Panoramas refusing to unfold according to script. Unhinged many-toned pop-circular angles of surmise. I find that much of my book is occupied at a subterranean level with the ecstasies of time—time passing, time refusing to pass, time passed up as a joke, time ready for the kill. Clock-time devolves into variations of war, and certain cycles are more apt to be remembered for this natural perversion, such as the frenzied period of time that is just ending. In “Perpetually Ascending GNP,” I note: “It’s a poetic world, ready-made verses scattered on the pavements / like so much victory confetti.” Poetry as war-making, with the same determination, plotting, desire to be seen and heard and to deliver enemies and friends to their appropriate stations. Poetry as war itself, with diplomacies, alliances, propaganda (another dominant theme of this book), victory speeches, surfeit of glory, death replastered as sacrifice.
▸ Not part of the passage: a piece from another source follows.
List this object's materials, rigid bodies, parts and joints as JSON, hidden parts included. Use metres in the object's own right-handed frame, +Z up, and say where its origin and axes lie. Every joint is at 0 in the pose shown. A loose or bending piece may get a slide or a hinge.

We live in this kind of world. To escape is perhaps easy. Only a slight shift of posture may be needed. Just a faint bend of the body and the whole cycle starts enunciating unmistakable words of concordance, so that continuity—the first abolished virtue—again becomes manifest, like splinters of glass. Language, in its speculative mode, is infinitely elastic. It all depends on the object of speculation, however. We should shatter idols even in the very act of formation, as Cocteau does, as Godard does, stuff made of transparency and hiding in open sight in hallways of officious mirrors. At least that is my provisional surmise under the influence of an anxiety that I won’t define from my “own” point of view.